--- begin ---

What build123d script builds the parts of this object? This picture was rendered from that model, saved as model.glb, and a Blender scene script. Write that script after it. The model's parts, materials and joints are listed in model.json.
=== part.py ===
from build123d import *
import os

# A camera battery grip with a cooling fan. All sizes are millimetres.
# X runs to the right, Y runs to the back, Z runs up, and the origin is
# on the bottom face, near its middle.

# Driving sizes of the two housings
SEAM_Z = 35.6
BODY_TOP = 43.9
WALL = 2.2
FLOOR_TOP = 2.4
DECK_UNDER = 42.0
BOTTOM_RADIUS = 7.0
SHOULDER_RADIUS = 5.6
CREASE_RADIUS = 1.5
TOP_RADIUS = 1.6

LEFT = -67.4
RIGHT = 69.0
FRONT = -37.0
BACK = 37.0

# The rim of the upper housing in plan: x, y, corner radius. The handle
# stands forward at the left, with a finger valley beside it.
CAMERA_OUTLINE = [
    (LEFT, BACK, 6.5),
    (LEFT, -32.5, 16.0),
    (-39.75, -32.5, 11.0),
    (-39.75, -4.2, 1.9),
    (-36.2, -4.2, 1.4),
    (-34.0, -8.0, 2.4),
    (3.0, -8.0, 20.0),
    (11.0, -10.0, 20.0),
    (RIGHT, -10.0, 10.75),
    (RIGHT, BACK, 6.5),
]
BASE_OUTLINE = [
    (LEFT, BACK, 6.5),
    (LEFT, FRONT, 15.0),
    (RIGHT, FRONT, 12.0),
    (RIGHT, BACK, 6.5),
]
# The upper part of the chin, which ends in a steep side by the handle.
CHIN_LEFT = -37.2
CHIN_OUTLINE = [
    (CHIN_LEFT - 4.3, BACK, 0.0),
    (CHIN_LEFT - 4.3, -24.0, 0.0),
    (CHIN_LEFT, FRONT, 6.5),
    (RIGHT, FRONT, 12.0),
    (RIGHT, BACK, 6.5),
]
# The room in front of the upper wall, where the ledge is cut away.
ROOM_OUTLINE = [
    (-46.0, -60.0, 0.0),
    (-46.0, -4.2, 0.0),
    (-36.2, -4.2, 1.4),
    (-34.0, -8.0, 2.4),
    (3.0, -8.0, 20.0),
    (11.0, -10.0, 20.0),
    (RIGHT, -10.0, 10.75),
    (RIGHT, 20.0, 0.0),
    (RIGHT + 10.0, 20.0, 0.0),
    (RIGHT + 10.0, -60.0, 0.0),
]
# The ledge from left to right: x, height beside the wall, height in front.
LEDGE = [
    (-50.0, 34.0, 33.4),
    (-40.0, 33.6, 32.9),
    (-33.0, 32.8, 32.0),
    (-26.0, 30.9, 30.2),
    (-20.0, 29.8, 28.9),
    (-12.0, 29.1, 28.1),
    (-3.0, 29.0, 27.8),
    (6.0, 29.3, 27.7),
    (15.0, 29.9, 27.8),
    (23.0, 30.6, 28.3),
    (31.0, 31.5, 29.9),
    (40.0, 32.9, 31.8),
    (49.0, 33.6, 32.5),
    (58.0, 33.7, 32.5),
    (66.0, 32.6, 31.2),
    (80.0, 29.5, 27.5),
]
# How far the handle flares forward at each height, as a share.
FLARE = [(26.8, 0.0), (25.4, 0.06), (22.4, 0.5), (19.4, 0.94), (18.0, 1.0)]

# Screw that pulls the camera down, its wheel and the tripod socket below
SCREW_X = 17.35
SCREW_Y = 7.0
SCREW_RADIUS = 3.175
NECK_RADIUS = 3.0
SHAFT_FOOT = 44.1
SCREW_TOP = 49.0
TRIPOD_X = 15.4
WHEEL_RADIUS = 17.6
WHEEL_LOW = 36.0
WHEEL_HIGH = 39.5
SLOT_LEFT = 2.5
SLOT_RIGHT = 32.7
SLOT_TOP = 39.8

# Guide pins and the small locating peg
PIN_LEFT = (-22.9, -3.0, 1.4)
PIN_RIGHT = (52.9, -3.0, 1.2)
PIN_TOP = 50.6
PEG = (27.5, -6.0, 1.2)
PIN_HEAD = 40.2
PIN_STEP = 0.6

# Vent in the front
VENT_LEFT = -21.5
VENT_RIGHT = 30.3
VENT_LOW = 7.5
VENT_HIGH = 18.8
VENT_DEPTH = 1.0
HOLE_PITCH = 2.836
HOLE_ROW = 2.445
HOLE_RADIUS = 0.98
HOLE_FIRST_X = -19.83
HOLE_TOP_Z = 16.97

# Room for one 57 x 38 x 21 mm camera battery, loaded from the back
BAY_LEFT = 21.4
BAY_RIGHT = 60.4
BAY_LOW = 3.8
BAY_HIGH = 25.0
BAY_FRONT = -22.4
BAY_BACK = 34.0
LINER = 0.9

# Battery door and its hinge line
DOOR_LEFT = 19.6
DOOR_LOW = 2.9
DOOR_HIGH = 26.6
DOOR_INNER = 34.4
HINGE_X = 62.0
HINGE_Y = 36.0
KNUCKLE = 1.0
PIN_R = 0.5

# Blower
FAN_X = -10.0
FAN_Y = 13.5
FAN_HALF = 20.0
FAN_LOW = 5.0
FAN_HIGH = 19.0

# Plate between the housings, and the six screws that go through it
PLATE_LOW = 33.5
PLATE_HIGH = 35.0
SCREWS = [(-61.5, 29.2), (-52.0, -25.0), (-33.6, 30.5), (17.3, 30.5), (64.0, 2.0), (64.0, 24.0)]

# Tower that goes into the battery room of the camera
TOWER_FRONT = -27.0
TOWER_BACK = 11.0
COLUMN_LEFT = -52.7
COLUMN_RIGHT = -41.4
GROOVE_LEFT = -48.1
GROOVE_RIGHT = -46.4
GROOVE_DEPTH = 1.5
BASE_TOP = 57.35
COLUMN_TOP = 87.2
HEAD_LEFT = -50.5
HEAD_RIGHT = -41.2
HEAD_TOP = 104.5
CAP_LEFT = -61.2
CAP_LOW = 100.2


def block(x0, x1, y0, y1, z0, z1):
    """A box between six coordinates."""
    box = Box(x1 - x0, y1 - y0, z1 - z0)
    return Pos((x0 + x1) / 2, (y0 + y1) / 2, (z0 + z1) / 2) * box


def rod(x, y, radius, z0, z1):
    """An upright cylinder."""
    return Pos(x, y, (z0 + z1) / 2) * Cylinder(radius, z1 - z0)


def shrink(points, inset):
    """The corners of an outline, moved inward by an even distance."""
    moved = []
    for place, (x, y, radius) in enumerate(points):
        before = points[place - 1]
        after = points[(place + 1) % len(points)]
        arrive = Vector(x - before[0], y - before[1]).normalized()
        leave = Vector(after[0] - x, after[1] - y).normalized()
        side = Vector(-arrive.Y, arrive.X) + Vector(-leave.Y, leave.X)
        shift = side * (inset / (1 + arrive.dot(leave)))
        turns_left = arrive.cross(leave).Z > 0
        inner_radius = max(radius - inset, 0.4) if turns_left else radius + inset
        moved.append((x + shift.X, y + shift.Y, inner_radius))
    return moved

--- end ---

**WHAT IS REQUIRED**
Please print exactly what appears from the first line of the data through the line with "BACK = 37.0", including both of those lines and nothing past them.

**SOLUTION**
What build123d script builds the parts of this object? This picture was rendered from that model, saved as model.glb, and a Blender scene script. Write that script after it. The model's parts, materials and joints are listed in model.json.
=== part.py ===
from build123d import *
import os

# A camera battery grip with a cooling fan. All sizes are millimetres.
# X runs to the right, Y runs to the back, Z runs up, and the origin is
# on the bottom face, near its middle.

# Driving sizes of the two housings
SEAM_Z = 35.6
BODY_TOP = 43.9
WALL = 2.2
FLOOR_TOP = 2.4
DECK_UNDER = 42.0
BOTTOM_RADIUS = 7.0
SHOULDER_RADIUS = 5.6
CREASE_RADIUS = 1.5
TOP_RADIUS = 1.6

LEFT = -67.4
RIGHT = 69.0
FRONT = -37.0
BACK = 37.0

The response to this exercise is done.